They slept in shifts over the next few hours, alternately checking on the Ecosians and the Doctor who looked more like his normal self all the time as he laid in Tegan's bed, now breathing so rarely that they knew the coma was almost what he could have achieved in a Zero Room. He'd almost finished building a new one but it remained unfinished six corridors down and two turns left as the TARDIS was configured now. For the three Ecosians, things were different, they showed signs of agitation as soon as the first hints of consciousness stirred within them, their breathing disturbed, their eyes moving quickly back and forth behind the closed lids. One of the children woke first, raging and screaming, his hands clawing and reaching as Nyssa and Tegan bound him to the small bed to protect him and themselves then did the same to his mother and brother. It took the most powerful sedative Nyssa could synthesize to keep them unconscious. The temporal grace of the TARDIS prevented the weapons Miros had left them from even stunning them.
A full day went by before the TARDIS communication console bleeped a single long note and a solitary set of coordinates flashed on the screen. Nyssa entered them in with a slow hand and Tegan set the time rotor into motion. They materialized in the stateroom of a ship, a large one with an interior that was blue and lined by large windows overlooking Ecosia. Knowing it wouldn't work, but knowing Acquintal Miros wouldn't know that either, Tegan took the weapon he had left them in her hand and watched him on the monitor, standing outside the door of the TARDIS, hands raised, his arms spread. Alone.
He walked in slowly when Nyssa opened the doors and looked square into the barrel of the weapon in Tegan's hand. "There's no need. I'm unarmed." He wasn't; Nyssa made sure of it but the gun he didn't know was useless never wavered. He was dressed in loose black trousers, a long blue tunic, and a black robe of obvious quality.
Tegan didn't speak for the first few minutes, too angry for words. She got control of her temper with an effort and drew a long, slow breath. "Well, since you're unarmed, maybe we should throw you back down in that madhouse you've made. Those poor people, the Doctor, your whole planet in danger… What kind of a monster are you? Just who do you think you---!"
"Tegan."
Both women and the Ecosian turned and watched the Doctor walk slowly into the room, wearing his shirt and trousers only. He placed himself between Tegan and Nyssa and let his hands slide into his pockets, a familiar gesture that made both women smile. He smiled at them both in return before addressing Miros, every inch himself again. 'You've come to see your wife, your children. Fine, but why the delay? I'll tell you, shall I? You were afraid of what you would find, and rightly so." He stepped back, gesturing through the interior doors of the TARDIS, knowing the time ship would lead Miros where he needed to go.
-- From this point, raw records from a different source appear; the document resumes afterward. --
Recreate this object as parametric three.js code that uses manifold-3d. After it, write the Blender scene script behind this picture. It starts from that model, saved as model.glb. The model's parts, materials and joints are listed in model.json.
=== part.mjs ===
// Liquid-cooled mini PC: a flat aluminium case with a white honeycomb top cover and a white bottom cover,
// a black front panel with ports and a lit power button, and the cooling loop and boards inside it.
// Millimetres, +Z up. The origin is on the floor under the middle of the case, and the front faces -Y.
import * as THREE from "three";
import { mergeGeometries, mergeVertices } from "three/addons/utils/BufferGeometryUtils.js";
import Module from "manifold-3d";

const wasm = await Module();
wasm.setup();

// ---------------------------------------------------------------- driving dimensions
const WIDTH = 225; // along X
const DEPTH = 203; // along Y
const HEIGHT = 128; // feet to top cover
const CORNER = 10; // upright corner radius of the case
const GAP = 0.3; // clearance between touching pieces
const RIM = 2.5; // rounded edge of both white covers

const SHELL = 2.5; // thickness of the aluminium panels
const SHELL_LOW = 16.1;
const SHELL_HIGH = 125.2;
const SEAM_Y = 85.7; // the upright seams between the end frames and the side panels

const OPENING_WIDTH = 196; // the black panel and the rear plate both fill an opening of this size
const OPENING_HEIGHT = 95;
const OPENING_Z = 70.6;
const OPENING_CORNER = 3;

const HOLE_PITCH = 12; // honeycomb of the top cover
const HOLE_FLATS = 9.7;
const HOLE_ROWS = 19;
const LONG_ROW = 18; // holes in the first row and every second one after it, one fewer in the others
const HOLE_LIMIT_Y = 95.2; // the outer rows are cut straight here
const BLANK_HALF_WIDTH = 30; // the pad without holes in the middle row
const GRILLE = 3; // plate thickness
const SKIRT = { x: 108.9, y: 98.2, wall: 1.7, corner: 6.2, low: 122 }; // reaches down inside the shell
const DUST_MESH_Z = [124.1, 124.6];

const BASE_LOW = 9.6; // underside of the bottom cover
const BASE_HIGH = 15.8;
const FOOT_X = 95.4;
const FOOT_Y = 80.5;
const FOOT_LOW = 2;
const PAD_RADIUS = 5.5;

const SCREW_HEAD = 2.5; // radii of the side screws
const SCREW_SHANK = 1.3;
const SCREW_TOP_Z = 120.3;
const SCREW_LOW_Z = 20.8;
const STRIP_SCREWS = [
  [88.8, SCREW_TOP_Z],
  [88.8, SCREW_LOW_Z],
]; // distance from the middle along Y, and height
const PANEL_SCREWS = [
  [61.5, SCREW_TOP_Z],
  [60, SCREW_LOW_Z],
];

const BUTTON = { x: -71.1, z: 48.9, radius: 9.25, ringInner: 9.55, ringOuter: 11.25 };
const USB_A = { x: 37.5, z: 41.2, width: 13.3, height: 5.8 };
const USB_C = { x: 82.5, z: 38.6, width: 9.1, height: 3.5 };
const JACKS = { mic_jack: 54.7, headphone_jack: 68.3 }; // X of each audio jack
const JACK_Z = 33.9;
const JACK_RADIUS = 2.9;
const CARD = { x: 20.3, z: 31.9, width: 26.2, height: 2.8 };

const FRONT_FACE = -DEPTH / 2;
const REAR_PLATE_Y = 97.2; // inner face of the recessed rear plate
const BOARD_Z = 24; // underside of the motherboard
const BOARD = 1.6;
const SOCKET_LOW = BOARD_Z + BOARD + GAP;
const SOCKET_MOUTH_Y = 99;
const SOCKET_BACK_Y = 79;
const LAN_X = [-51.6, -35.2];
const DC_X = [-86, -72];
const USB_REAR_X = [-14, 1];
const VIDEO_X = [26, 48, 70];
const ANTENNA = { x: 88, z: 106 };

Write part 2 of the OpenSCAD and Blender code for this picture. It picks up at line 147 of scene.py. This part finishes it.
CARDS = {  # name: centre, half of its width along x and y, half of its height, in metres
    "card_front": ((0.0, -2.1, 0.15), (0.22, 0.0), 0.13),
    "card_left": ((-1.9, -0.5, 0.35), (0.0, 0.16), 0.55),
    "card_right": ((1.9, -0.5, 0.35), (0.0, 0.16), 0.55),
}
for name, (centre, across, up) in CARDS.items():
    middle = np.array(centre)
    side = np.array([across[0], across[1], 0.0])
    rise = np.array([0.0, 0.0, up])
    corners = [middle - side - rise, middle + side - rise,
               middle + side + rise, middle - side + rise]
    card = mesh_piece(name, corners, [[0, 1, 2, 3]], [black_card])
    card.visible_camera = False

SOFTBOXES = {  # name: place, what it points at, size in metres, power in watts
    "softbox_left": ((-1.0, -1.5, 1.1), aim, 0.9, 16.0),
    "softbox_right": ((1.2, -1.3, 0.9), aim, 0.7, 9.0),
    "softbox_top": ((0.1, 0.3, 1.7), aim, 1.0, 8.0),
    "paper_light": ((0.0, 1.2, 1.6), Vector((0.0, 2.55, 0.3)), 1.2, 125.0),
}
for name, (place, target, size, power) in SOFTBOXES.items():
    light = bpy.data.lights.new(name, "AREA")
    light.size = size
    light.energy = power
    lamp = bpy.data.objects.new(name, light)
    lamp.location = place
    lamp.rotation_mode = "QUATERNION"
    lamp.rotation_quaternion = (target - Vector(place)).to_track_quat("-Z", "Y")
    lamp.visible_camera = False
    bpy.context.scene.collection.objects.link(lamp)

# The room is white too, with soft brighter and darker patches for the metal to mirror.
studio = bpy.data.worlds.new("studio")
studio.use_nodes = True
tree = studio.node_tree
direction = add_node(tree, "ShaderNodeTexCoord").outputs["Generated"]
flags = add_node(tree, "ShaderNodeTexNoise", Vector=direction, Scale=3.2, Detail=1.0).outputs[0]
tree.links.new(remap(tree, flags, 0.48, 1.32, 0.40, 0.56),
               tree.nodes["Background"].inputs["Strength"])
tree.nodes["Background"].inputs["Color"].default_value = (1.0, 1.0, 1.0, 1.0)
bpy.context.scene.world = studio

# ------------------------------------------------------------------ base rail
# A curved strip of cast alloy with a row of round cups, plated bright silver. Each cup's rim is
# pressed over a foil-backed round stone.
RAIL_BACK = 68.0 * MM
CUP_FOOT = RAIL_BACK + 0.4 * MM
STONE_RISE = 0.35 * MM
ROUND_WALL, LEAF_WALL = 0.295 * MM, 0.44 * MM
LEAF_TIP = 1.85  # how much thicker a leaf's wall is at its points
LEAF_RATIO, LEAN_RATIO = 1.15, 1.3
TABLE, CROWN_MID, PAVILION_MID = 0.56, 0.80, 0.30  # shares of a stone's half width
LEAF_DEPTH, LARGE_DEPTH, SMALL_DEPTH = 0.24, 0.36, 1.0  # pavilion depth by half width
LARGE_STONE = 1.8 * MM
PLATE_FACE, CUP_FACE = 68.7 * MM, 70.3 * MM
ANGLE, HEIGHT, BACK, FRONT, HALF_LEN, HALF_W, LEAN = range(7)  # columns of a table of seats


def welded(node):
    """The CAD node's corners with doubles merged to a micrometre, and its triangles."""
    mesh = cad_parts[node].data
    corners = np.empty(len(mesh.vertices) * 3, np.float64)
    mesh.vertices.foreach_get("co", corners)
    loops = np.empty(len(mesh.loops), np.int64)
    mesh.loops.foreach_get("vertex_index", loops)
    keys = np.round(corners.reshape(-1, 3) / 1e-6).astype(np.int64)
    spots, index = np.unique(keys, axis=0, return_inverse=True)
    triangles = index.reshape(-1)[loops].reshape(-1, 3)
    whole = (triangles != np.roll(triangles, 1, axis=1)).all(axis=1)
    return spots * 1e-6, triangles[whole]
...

Miros hesitated but moved toward the open doors with halting steps and then stopped himself against the cool, white frame. "You knew?"
"I knew there was a very good chance. They're mad. The organic body might survive for a time but the mind is not designed to be ripped back and forth through time, to evolve and devolve, to know life and death in the space of moments over and over again. I also knew I had no hope of convincing you otherwise until you learned for yourself. If you knew the others were mad, how could you doubt the effects of continual time displacement on those exposed so directly?"
"I thought there was a chance because they were being drawn back and forth through time, that the moment of their entry would still exist." Miros answered, somewhat defiantly but it was obvious he had hoped against the truth all along.
Unmoved, the Doctor resumed his lecture. "Without chronomitic particles built up in the correct manner, living tissue cannot survive time travel intact, but that was something your primitive experiments had yet to uncover."
Miros started to turn but then his head spun back at the sound of a woman's twisting scream as the sedative Nyssa had made lost the battle with the deranged Ecosian. She drew her breath for the next and it came muffled through the heavy doors. "For what it's worth, Doctor. The RNA inhibitor was flawed, intentionally. You would have ultimately survived regeneration."
"Oh, how kind of you," Tegan spat, and the Doctor looked on without comment, content to let her speak. "He could go through dying just so you would have a bit of revenge if he failed? And now what about the planet? If that thing in there isn't collapsed right, you'll kill everyone on your world."
Miros shrugged feebly, his eyes on the floor of the time-ship. "That's been done now. Ecosia is safe."
The Doctor moved at once to the console of the TARDIS and stabbed impatiently at a few controls, rocking back on his bare heels with a sigh. "He's right. It's been diffused, lapsed out in a cloud of chronomitic particles that in their current concentration are lethal. That should dissipate in a few hours, and harm no one else." He walked around the console, looking down at Miros with a cold, slow stare. "Send a medical team back for your wife and children, then use that knowledge of medicine to try and help those people trapped down there, and your family. What knowledge they have of chronomitic poisoning, I will order Gallifrey to transmit here inside the twelve hours.
"In the meantime, Mr. Miros, get the hell off my TARDIS."